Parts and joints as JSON:
──────

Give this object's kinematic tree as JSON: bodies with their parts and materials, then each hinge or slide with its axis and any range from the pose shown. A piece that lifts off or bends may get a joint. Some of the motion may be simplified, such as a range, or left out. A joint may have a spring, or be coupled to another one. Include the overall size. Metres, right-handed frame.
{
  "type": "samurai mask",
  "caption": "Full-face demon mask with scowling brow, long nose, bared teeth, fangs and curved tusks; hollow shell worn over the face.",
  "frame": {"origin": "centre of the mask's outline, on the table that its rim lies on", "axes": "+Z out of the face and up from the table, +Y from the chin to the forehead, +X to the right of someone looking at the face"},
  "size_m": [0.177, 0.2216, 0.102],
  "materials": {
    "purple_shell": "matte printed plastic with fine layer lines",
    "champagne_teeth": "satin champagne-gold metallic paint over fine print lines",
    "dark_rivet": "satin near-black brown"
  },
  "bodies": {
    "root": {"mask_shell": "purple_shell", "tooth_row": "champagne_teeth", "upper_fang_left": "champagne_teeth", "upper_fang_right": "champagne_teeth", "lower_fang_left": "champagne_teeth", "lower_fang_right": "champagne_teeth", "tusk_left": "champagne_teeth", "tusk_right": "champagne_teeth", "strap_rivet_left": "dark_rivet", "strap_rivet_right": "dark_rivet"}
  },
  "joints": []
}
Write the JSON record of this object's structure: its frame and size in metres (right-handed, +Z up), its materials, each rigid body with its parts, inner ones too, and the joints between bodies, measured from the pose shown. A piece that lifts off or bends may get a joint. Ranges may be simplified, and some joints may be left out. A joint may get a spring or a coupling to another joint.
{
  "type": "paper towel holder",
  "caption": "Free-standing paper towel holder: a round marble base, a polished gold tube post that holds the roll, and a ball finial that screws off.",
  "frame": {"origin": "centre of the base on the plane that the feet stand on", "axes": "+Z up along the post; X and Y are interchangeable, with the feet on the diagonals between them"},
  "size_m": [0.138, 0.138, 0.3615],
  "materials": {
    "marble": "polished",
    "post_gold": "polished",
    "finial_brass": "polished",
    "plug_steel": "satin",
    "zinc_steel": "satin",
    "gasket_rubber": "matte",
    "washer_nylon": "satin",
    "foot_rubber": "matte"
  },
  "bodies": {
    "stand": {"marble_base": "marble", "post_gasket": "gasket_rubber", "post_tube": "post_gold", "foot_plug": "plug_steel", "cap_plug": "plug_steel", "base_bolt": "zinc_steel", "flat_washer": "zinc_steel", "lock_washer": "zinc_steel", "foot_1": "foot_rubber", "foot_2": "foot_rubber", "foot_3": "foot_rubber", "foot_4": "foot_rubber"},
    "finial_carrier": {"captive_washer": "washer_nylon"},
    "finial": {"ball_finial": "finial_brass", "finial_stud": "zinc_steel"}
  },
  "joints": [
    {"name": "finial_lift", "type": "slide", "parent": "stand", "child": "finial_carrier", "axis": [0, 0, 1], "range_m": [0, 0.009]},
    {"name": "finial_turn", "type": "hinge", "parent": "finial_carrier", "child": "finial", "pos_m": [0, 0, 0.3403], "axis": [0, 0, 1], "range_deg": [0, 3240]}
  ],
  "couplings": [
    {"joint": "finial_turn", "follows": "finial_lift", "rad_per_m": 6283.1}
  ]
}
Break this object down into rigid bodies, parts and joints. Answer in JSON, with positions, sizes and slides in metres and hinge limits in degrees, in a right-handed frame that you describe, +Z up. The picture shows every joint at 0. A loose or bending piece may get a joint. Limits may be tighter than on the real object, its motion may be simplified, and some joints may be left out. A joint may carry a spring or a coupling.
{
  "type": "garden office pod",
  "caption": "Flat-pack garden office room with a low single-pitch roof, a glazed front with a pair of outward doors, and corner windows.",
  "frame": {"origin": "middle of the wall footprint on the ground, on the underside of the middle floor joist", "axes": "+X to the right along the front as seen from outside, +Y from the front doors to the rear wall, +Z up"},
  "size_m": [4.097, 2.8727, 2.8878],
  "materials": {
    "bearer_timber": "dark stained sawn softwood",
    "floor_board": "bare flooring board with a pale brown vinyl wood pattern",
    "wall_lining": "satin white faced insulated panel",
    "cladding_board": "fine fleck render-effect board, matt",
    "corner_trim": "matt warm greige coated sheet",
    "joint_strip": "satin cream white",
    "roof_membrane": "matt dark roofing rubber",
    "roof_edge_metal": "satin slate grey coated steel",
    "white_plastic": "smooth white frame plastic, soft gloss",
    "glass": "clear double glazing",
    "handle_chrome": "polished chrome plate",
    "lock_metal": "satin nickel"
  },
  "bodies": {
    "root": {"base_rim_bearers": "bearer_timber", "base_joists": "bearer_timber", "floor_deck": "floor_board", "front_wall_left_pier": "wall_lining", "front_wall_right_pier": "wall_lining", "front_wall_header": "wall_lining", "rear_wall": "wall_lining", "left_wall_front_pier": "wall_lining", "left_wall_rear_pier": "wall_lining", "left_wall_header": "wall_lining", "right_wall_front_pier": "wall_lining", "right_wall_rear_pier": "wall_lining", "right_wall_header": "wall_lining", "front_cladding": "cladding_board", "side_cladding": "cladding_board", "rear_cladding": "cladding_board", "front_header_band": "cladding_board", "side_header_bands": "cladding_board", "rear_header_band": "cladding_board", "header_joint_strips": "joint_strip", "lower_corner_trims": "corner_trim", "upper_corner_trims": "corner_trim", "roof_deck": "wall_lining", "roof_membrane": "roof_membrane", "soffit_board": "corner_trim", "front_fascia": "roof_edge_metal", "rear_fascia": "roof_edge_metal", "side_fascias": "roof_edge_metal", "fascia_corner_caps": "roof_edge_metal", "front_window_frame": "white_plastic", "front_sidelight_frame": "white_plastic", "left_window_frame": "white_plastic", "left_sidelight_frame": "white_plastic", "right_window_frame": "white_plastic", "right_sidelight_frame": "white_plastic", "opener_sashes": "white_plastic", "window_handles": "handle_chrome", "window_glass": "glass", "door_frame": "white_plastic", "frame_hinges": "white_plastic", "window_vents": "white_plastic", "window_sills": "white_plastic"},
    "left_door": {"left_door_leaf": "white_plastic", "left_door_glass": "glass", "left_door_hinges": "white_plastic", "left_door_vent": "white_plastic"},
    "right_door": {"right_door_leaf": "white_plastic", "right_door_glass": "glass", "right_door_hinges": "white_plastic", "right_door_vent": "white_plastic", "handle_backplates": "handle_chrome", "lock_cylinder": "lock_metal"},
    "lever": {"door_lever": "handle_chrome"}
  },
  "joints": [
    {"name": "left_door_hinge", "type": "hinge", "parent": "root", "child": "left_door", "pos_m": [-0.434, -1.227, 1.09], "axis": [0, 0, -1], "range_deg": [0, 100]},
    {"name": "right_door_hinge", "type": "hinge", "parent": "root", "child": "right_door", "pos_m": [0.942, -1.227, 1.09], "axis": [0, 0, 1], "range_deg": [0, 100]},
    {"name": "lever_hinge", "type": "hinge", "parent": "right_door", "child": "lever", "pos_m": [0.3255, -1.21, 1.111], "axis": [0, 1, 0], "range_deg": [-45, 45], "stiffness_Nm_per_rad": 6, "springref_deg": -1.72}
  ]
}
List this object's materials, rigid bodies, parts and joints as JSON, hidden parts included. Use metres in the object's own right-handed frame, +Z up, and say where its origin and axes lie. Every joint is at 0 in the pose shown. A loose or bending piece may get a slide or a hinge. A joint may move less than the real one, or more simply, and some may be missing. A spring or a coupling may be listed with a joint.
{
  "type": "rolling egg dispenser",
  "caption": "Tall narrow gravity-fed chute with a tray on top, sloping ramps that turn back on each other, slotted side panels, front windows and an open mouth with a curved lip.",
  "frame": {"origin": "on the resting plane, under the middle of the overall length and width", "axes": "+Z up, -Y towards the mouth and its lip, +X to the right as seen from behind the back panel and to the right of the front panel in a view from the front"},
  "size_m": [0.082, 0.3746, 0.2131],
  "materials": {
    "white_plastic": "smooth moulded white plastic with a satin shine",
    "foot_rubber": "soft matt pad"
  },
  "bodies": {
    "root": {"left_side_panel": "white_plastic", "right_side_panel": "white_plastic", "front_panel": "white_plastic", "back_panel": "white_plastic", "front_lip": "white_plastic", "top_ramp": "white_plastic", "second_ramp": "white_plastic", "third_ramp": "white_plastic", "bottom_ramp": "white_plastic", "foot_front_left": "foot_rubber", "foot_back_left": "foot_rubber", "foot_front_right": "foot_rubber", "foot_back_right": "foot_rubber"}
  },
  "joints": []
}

──────

_Task statement_: Search the data for the string "bending". List each line that has it.

_Correct output_:
Break this object down into rigid bodies, parts and joints. Answer in JSON, with positions, sizes and slides in metres and hinge limits in degrees, in a right-handed frame that you describe, +Z up. The picture shows every joint at 0. A loose or bending piece may get a joint. Limits may be tighter than on the real object, its motion may be simplified, and some joints may be left out. A joint may carry a spring or a coupling.
List this object's materials, rigid bodies, parts and joints as JSON, hidden parts included. Use metres in the object's own right-handed frame, +Z up, and say where its origin and axes lie. Every joint is at 0 in the pose shown. A loose or bending piece may get a slide or a hinge. A joint may move less than the real one, or more simply, and some may be missing. A spring or a coupling may be listed with a joint.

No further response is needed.